En Europe, c’est l’Allemagne qui devrait être la plus sérieusement touchée. L’automobile constitue en effet outre-Rhin l’une des plus grosses branches industrielles. Elle qui a tardé à organiser sa transition « décarbonée », préférant tricher avec l’enjeu environnemental pour équiper ses moteurs de logiciels truqueurs, est toujours plombée par ce « dieselgate ». Ainsi lundi encore, un arrêt de la Cour fédérale allemande a-t-il condamné Volkswagen à verser aux acheteurs qu’il avait dupés sur les émissions de CO2 un dédommagement correspondant à une part importante de la valeur initiale de leurs véhicules. Or, quelque 60 000 plaintes sont encore instruites. Ce qui signifie que la facture déjà très lourde de la fraude « verte » va être augmentée d’au moins une centaine de millions d’euros.

Plus trumpiste que Trump

Aux États-Unis, les « big three », les trois géants de Détroit (General Motors, Ford et Fiat Chrysler), ont été, eux aussi, confrontés à une montée des difficultés avant même le déclenchement de la pandémie. Après plusieurs années de vaches grasses, alimentées par une croissance des ventes portée par les véhicules SUV, généralement très polluants, ils ont vu, l’an dernier, leurs résultats stagner, en étroite corrélation avec le ralentissement amorcé par l’économie états-unienne dans son ensemble et le maintien d’une faible hausse des salaires qui a pesé sur la demande.

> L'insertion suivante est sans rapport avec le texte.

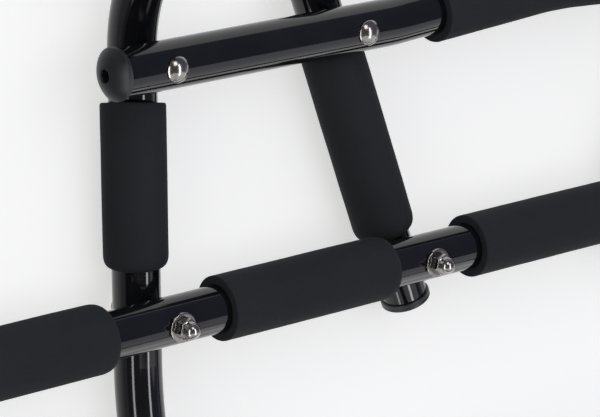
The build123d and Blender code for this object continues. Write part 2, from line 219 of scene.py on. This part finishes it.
middle = Vector((0.26, -0.25, -0.12))
overhead = middle + 2.1 * Vector((-0.215, 0.02, 0.976))
in_front = middle + 2.2 * Vector((0.156, -0.688, 0.713))
end_middle = middle + Vector((0, 0.6, 0))
off_the_end = end_middle + 2.1 * Vector((0.885, 0.06, 0.462))
softbox("wall_glow", (-0.24, 1.05, 1.6), (-0.24, -0.25, 1.6), 40.0, (4.6, 3.5), (0, 0, 1))
softbox("overhead_box", overhead, middle, 21.0, (0.32, 2.7))
softbox("end_box", off_the_end, end_middle, 22.0, (0.32, 3.6))
softbox("front_box", in_front, middle, 8.0, (0.8, 0.9))
sky("soft_sky", (0.1, 2.6, 0), 1.35, radians(100))
sky("side_sky", (-4.6, 0.6, 0.8), 0.55, radians(30))

world = bpy.data.worlds.new("studio")
world.use_nodes = True
scene.world = world
air = Shade(world.node_tree)
towards = air.node("ShaderNodeTexCoord", output="Generated")
heading = {
    axis: air.node("ShaderNodeSeparateXYZ", {}, {"Vector": towards}, axis) for axis in "XYZ"
}

# The room is dim, bluish off the left end, and pale low down there and along the horizon.
backdrop = world.node_tree.nodes["Background"]
dim = heading["X"].between(0.35, -0.35).blend((0.12, 0.12, 0.13, 1), (0.155, 0.16, 0.23, 1))
glow = heading["Z"].between(0.60, 0.05) * heading["X"].between(0.0, -0.7)
glow = glow * heading["Y"].between(-0.10, 0.20)
skyline = heading["Z"].between(0.09, 0.065) * heading["X"].between(0.30, 0.0)
shown = glow.sum("MAXIMUM", glow, skyline).blend(dim, (0.95, 0.95, 0.95, 1))
world.node_tree.links.new(shown.socket, backdrop.inputs["Color"])


# ---- Painted steel tube ----------------------------------------------------------------
# Every round member is drawn steel tube, 32 mm across, and the hook bar is square-sided
# tube. All are sprayed gloss black, which dries with a faint orange-peel ripple.


def new_finish(name, **steady):
    """A material with one shader. What is the same all over is set on the shader itself."""
    material = bpy.data.materials.new(name)
    material.use_nodes = True
    shader = material.node_tree.nodes["Principled BSDF"]
    for socket, value in steady.items():
        shader.inputs[socket.replace("_", " ")].default_value = value
    return material, shader, Shade(material.node_tree)


def feed(shade, shader, **varying):
    for socket, value in varying.items():
        shade.tree.links.new(value.socket, shader.inputs[socket.replace("_", " ")])


def spots(shade, where, size, detail=2.0, roughness=0.5):
    """Smooth cloudy noise, from 0 to 1, whose blotches are `size` metres across."""
    settings = {"Vector": where, "Scale": 1 / size, "Detail": detail, "Roughness": roughness}
    return shade.node("ShaderNodeTexNoise", {}, settings)


def relief(shade, height, depth, under=None):
    inputs = {"Height": height, "Strength": 1.0, "Distance": depth}
    if under is not None:
        inputs["Normal"] = under
    return shade.node("ShaderNodeBump", {}, inputs)


paint, shader, shade = new_finish("gloss_black_paint", IOR=1.5)
where = shade.node("ShaderNodeTexCoord", output="Object")
peel = spots(shade, where, 0.0025, 1.0)
long_wave = spots(shade, where, 0.022, 1.0)
handled = spots(shade, where, 0.035, 4.0).between(0.42, 0.72)
dust = spots(shade, where, 0.0011, 0.0).between(0.74, 0.80)
feed(
    shade,
    shader,
    Base_Color=(handled * 0.5 + dust * 0.5).blend(
        (0.0055, 0.0058, 0.0078, 1), (0.0105, 0.0108, 0.0130, 1)
    ),
    Roughness=0.075 + handled * 0.045 + dust * 0.10,
    Normal=relief(shade, long_wave, 0.000012, relief(shade, peel, 0.0000016)),
)

for member in (
    "main_bar_left", "main_bar_right", "main_bar_joiner", "front_bar", "side_tube_left",
    "side_tube_right", "inner_tube_left", "inner_tube_right", "hook_bar",
):
    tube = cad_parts[member]
    tube.data.materials.clear()
    tube.data.materials.append(paint)


# ---- Foam sleeves --------------------------------------------------------------------
# Charcoal closed-cell rubber foam, cut from long moulded sleeve and pushed on dry. A cut
# end is square and a moulded end is rolled over. It dents, swells and wanders a little.

HANDS = (("right", 1), ("left", -1))
BORE = 0.01603


def eased(corners, steps=7):
    """An outline through corners (along, radius, ease before, ease after), each corner
    rounded off over those two distances."""
    outline = []
    for i, (along, radius, before, after) in enumerate(corners):
        corner = Vector((along, radius))
        if not before and not after:
            outline.append(corner)
            continue
        last = Vector(corners[i - 1][:2])
        following = Vector(corners[(i + 1) % len(corners)][:2])
        start = corner + (last - corner).normalized() * before
        end = corner + (following - corner).normalized() * after
        for k in range(steps + 1):
            t = k / steps
            outline.append(start * (1 - t) ** 2 + corner * 2 * t * (1 - t) + end * t * t)
    return outline


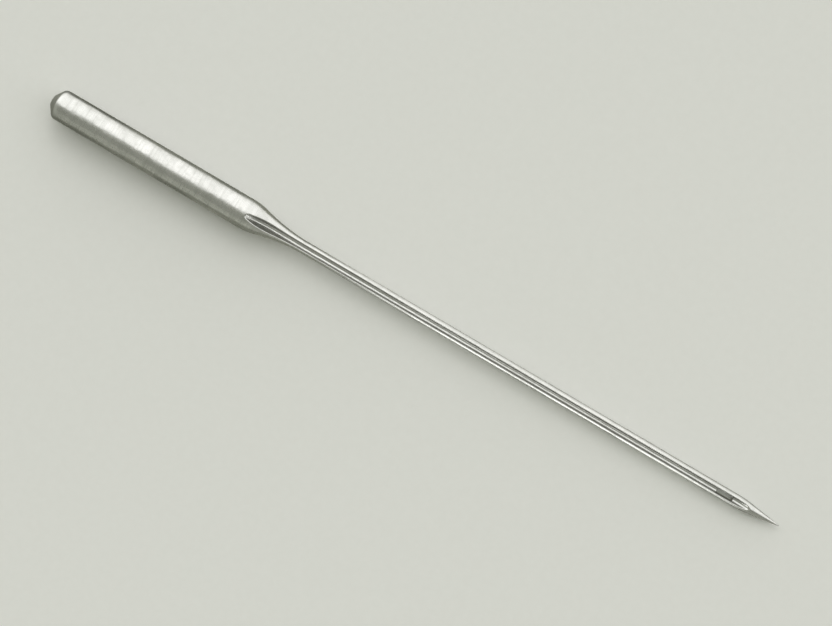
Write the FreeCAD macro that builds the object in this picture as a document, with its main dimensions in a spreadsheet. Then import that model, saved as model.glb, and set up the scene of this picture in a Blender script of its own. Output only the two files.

Quant à Tesla, le numéro un mondial du véhicule électrique, qui a misé sur le début de prise de conscience des enjeux écologiques, il est lui aussi très lourdement touché. Il opère en effet sur un segment relativement étroit. Ses voitures sont réservées à une clientèle plutôt huppée et leur fabrication reste, tout compte fait, gourmande en gaz à effet de serre. D’où, là aussi, des doutes et des signes de faiblesse avant même que la crise sanitaire ne paralyse production et achat. Son PDG, Elon Musk, s’est illustré en imposant un redémarrage de son usine de Fremont, dans le comté d’Alameda, en Californie, dès le 11 mai en dépit des risques pour ses salariés et en totale contravention avec les décisions des autorités locales. Course aux profits oblige, le héraut du capitalisme vert s’est montré plus trumpiste que Trump dans son forcing à la réouverture de l’économie.